◆ **EXERCISE GOAL**: Please give the listing again, word for word, with nothing left out.

◆ **DATASET ENTRIES**:
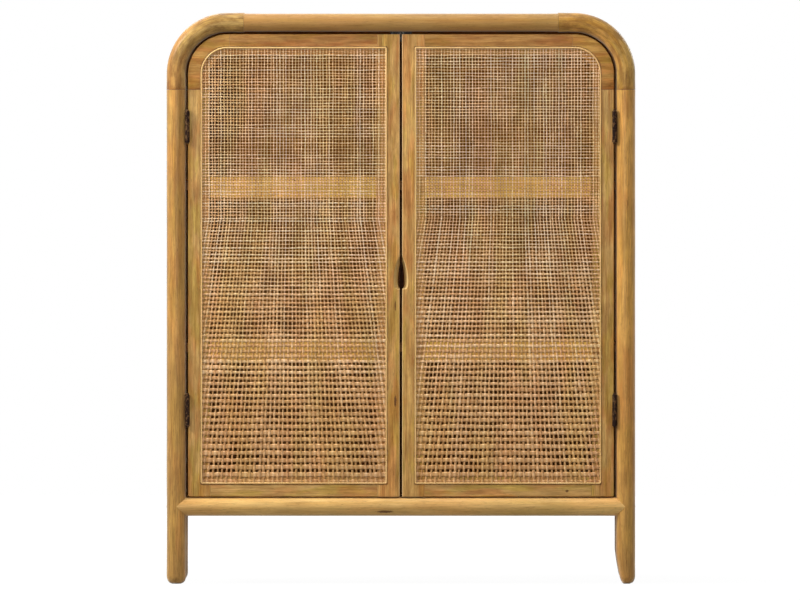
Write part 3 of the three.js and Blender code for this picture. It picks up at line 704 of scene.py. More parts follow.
def round_shoulder(run, leg, radius, reach):
    """X, Z and turn of a line that runs up a side for a leg, round the shoulder and in along the top."""
    turn = np.clip((run - leg) / radius, 0, math.pi / 2)
    x = BEND_CENTRE_X + reach * np.cos(turn) - np.maximum(run - leg - radius * math.pi / 2, 0)
    z = BEND_CENTRE_Z + reach * np.sin(turn) + np.minimum(run - leg, 0)
    return x, z, turn


def make_bends():
    length = BEND_RADIUS * math.pi / 2 + 2 * BEND_LEG
    along = stations(length, BEND_STEP)
    x, z, turn = round_shoulder(along, BEND_LEG, BEND_RADIUS, BEND_RADIUS)
    for end_name, end in ENDS.items():
        for side_name, side in SIDES.items():
            seed = 29 + 2 * side + 5 * end
            radii = pole_radii(along, length, POST_RADIUS, seed)
            centres = lined_up(side * x, end * POST_Y, z)
            across = lined_up(side * np.cos(turn), 0, np.sin(turn))
            add_pole(f"{end_name}_{side_name}_bend", BENT_POLE[side_name], "bent_pole",
                     *pole_rings(along, radii, centres, across, BACKWARD, seed))


def make_top_poles():
    length = 2 * TOP_POLE_REACH
    along = stations(length, POLE_STEP)
    for end_name, end in ENDS.items():
        radii = pole_radii(along, length, TOP_POLE_RADIUS, 47 + end)
        centres = lined_up(along - TOP_POLE_REACH, end * TOP_POLE_Y, TOP_POLE_Z)
        add_pole(end_name + "_top_pole", TOP_POLE, "pole",
                 *pole_rings(along, radii, centres, BACKWARD, UPWARD, 47 + end))


def pole_face(offset, radius=POST_RADIUS):
    """How far a pole's surface stands out from its axis, at an offset across it."""
    return np.sqrt(np.maximum(radius ** 2 - offset ** 2, 0))


def coped_pole(name, middle, reach, seed, along_x):
    length = 2 * float(reach.max())
    along = stations(length, BOTTOM_POLE_STEP)
    radii = pole_radii(along, length, BOTTOM_POLE_RADIUS, seed, BOTTOM_HOLLOW_DEPTH)
    share = (along / length * 2 - 1)[:, None] * reach[None, :]
    wide, high = radii * np.cos(ANGLES), radii * np.sin(ANGLES)
    x, y = middle
    level = (share + x, wide + y) if along_x else (x - wide, share + y)
    add_pole(name, BOTTOM_POLE, "pole", np.stack([*level, high + BOTTOM_POLE_Z], axis=2),
             np.stack([wide, high, share + GRAIN_SHIFT * seed], axis=2))


def make_bottom_poles():
    """Bottom poles, whose ends are coped to the round posts."""
    y, z = BOTTOM_POLE_RADIUS * np.cos(ANGLES), BOTTOM_POLE_RADIUS * np.sin(ANGLES)
    for end_name, end in ENDS.items():
        reach = POST_X - pole_face(y + end * (BOTTOM_POLE_Y - POST_Y)) - POLE_GAP
        coped_pole(end_name + "_bottom_pole", (0, end * BOTTOM_POLE_Y), reach, 61 + end, along_x=True)
    for side_name, side in SIDES.items():
        off = -y + side * (BOTTOM_POLE_X - POST_X)
        to_posts = POST_Y - pole_face(off)
        to_poles = BOTTOM_POLE_Y - pole_face(z, BOTTOM_POLE_RADIUS)
        reach = np.where(side * off < 0, np.minimum(to_posts, to_poles), to_posts) - POLE_GAP
        coped_pole(side_name + "_bottom_pole", (side * BOTTOM_POLE_X, 0), reach, 71 + side, along_x=False)


make_posts()
make_bends()
make_top_poles()
make_bottom_poles()


# ---- Copies of CAD pieces with finer shading ----

def even_faces(piece):
    piece.modifiers.new("even_faces", "WEIGHTED_NORMAL").keep_sharp = True


def refined(node_name, material, body, slot, angle, edge=0.0):
    """A copy of a CAD piece with its corners joined, smooth where it is round, and its edges broken."""
    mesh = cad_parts[node_name].data.copy()
    tidy_normals(mesh, merge=0.01 * MM)
    if edge:
        with opened(mesh) as shape:
            bmesh.ops.dissolve_limit(shape, angle_limit=math.radians(1), verts=shape.verts,
                                     edges=shape.edges)
            crisp = [e for e in shape.edges if e.calc_face_angle(0) > math.radians(angle)]
            bmesh.ops.bevel(shape, geom=crisp, offset=edge, segments=2, profile=0.5, affect="EDGES",
                            clamp_overlap=True)
    smooth_up_to(mesh, angle)
    piece = add_piece(node_name + "_fine", mesh, material, body, slot, node_name)
    if not edge:
        even_faces(piece)


def finish_node(node_name, material):
    """Gives a CAD piece that stays as it is its material."""
    finish_mesh(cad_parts[node_name].data, material)


def make_back_panel():
    """The back, whose edges sit in shallow grooves in the rear poles."""
    x = POST_X - POST_RADIUS + BACK_GROOVE
    radius = x - BEND_CENTRE_X
    outline = [(x, BOTTOM_POLE_Z + BOTTOM_POLE_RADIUS - BACK_GROOVE)]
    for turn in np.linspace(0, math.pi / 2, 16):
        outline.append((BEND_CENTRE_X + radius * math.cos(turn), BEND_CENTRE_Z + radius * math.sin(turn)))
    outline += [(-across, height) for across, height in outline[::-1]]
    low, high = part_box("back_panel")
    rings = np.array([[(across, y, height) for across, height in outline] for y in (low[1], high[1])])
    mesh = tube("back_panel_fine", rings, rings)
    add_piece("back_panel_fine", mesh, BACK_PANEL, "carcass", "panel", "back_panel")


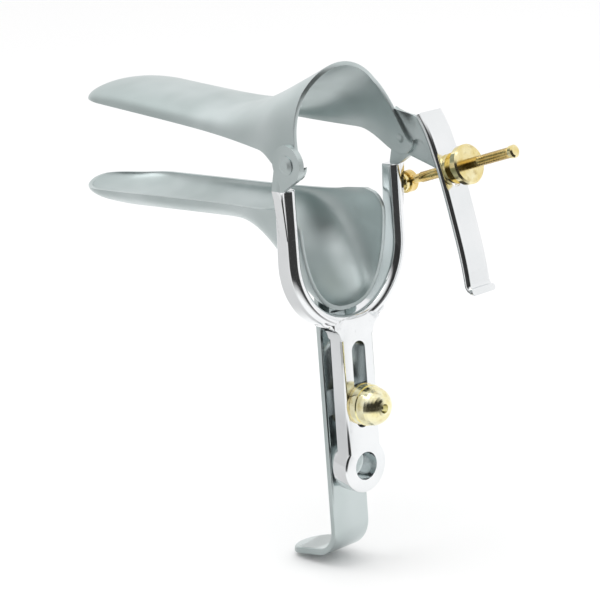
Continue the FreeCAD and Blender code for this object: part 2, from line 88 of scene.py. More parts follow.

◆ **WRITTEN RESPONSE**:
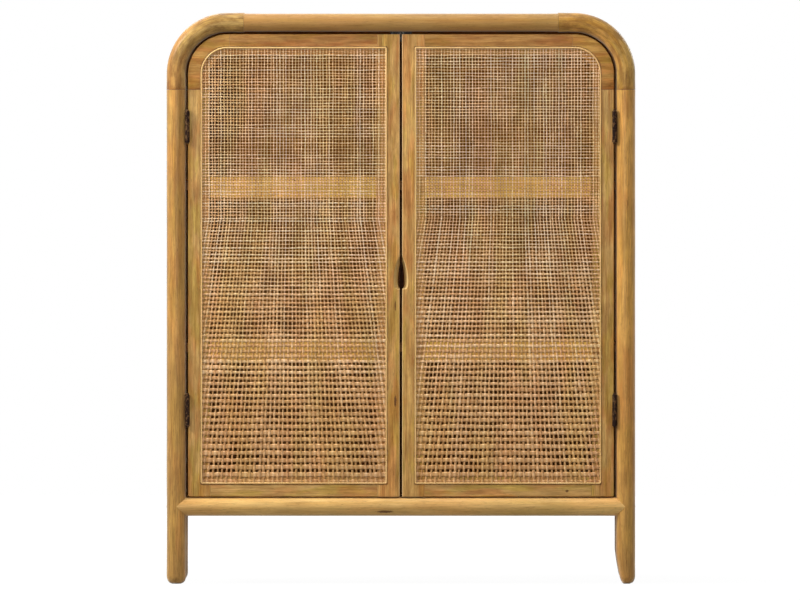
Write part 3 of the three.js and Blender code for this picture. It picks up at line 704 of scene.py. More parts follow.
def round_shoulder(run, leg, radius, reach):
    """X, Z and turn of a line that runs up a side for a leg, round the shoulder and in along the top."""
    turn = np.clip((run - leg) / radius, 0, math.pi / 2)
    x = BEND_CENTRE_X + reach * np.cos(turn) - np.maximum(run - leg - radius * math.pi / 2, 0)
    z = BEND_CENTRE_Z + reach * np.sin(turn) + np.minimum(run - leg, 0)
    return x, z, turn


def make_bends():
    length = BEND_RADIUS * math.pi / 2 + 2 * BEND_LEG
    along = stations(length, BEND_STEP)
    x, z, turn = round_shoulder(along, BEND_LEG, BEND_RADIUS, BEND_RADIUS)
    for end_name, end in ENDS.items():
        for side_name, side in SIDES.items():
            seed = 29 + 2 * side + 5 * end
            radii = pole_radii(along, length, POST_RADIUS, seed)
            centres = lined_up(side * x, end * POST_Y, z)
            across = lined_up(side * np.cos(turn), 0, np.sin(turn))
            add_pole(f"{end_name}_{side_name}_bend", BENT_POLE[side_name], "bent_pole",
                     *pole_rings(along, radii, centres, across, BACKWARD, seed))


def make_top_poles():
    length = 2 * TOP_POLE_REACH
    along = stations(length, POLE_STEP)
    for end_name, end in ENDS.items():
        radii = pole_radii(along, length, TOP_POLE_RADIUS, 47 + end)
        centres = lined_up(along - TOP_POLE_REACH, end * TOP_POLE_Y, TOP_POLE_Z)
        add_pole(end_name + "_top_pole", TOP_POLE, "pole",
                 *pole_rings(along, radii, centres, BACKWARD, UPWARD, 47 + end))


def pole_face(offset, radius=POST_RADIUS):
    """How far a pole's surface stands out from its axis, at an offset across it."""
    return np.sqrt(np.maximum(radius ** 2 - offset ** 2, 0))


def coped_pole(name, middle, reach, seed, along_x):
    length = 2 * float(reach.max())
    along = stations(length, BOTTOM_POLE_STEP)
    radii = pole_radii(along, length, BOTTOM_POLE_RADIUS, seed, BOTTOM_HOLLOW_DEPTH)
    share = (along / length * 2 - 1)[:, None] * reach[None, :]
    wide, high = radii * np.cos(ANGLES), radii * np.sin(ANGLES)
    x, y = middle
    level = (share + x, wide + y) if along_x else (x - wide, share + y)
    add_pole(name, BOTTOM_POLE, "pole", np.stack([*level, high + BOTTOM_POLE_Z], axis=2),
             np.stack([wide, high, share + GRAIN_SHIFT * seed], axis=2))


def make_bottom_poles():
    """Bottom poles, whose ends are coped to the round posts."""
    y, z = BOTTOM_POLE_RADIUS * np.cos(ANGLES), BOTTOM_POLE_RADIUS * np.sin(ANGLES)
    for end_name, end in ENDS.items():
        reach = POST_X - pole_face(y + end * (BOTTOM_POLE_Y - POST_Y)) - POLE_GAP
        coped_pole(end_name + "_bottom_pole", (0, end * BOTTOM_POLE_Y), reach, 61 + end, along_x=True)
    for side_name, side in SIDES.items():
        off = -y + side * (BOTTOM_POLE_X - POST_X)
        to_posts = POST_Y - pole_face(off)
        to_poles = BOTTOM_POLE_Y - pole_face(z, BOTTOM_POLE_RADIUS)
        reach = np.where(side * off < 0, np.minimum(to_posts, to_poles), to_posts) - POLE_GAP
        coped_pole(side_name + "_bottom_pole", (side * BOTTOM_POLE_X, 0), reach, 71 + side, along_x=False)


make_posts()
make_bends()
make_top_poles()
make_bottom_poles()


# ---- Copies of CAD pieces with finer shading ----

def even_faces(piece):
    piece.modifiers.new("even_faces", "WEIGHTED_NORMAL").keep_sharp = True


def refined(node_name, material, body, slot, angle, edge=0.0):
    """A copy of a CAD piece with its corners joined, smooth where it is round, and its edges broken."""
    mesh = cad_parts[node_name].data.copy()
    tidy_normals(mesh, merge=0.01 * MM)
    if edge:
        with opened(mesh) as shape:
            bmesh.ops.dissolve_limit(shape, angle_limit=math.radians(1), verts=shape.verts,
                                     edges=shape.edges)
            crisp = [e for e in shape.edges if e.calc_face_angle(0) > math.radians(angle)]
            bmesh.ops.bevel(shape, geom=crisp, offset=edge, segments=2, profile=0.5, affect="EDGES",
                            clamp_overlap=True)
    smooth_up_to(mesh, angle)
    piece = add_piece(node_name + "_fine", mesh, material, body, slot, node_name)
    if not edge:
        even_faces(piece)


def finish_node(node_name, material):
    """Gives a CAD piece that stays as it is its material."""
    finish_mesh(cad_parts[node_name].data, material)


def make_back_panel():
    """The back, whose edges sit in shallow grooves in the rear poles."""
    x = POST_X - POST_RADIUS + BACK_GROOVE
    radius = x - BEND_CENTRE_X
    outline = [(x, BOTTOM_POLE_Z + BOTTOM_POLE_RADIUS - BACK_GROOVE)]
    for turn in np.linspace(0, math.pi / 2, 16):
        outline.append((BEND_CENTRE_X + radius * math.cos(turn), BEND_CENTRE_Z + radius * math.sin(turn)))
    outline += [(-across, height) for across, height in outline[::-1]]
    low, high = part_box("back_panel")
    rings = np.array([[(across, y, height) for across, height in outline] for y in (low[1], high[1])])
    mesh = tube("back_panel_fine", rings, rings)
    add_piece("back_panel_fine", mesh, BACK_PANEL, "carcass", "panel", "back_panel")


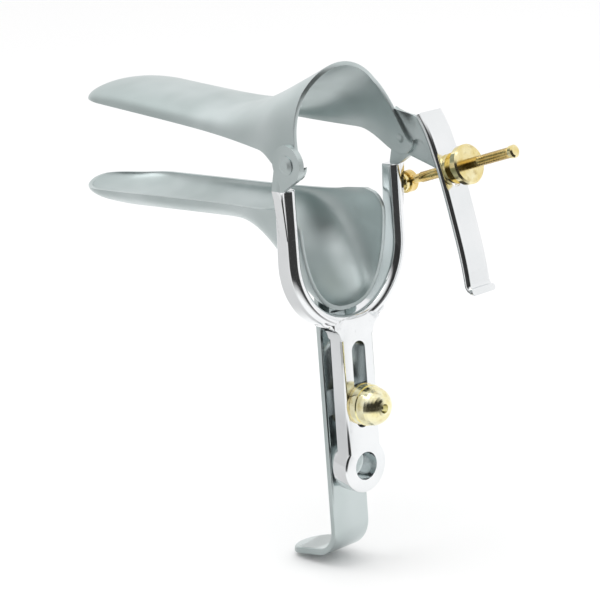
Continue the FreeCAD and Blender code for this object: part 2, from line 88 of scene.py. More parts follow.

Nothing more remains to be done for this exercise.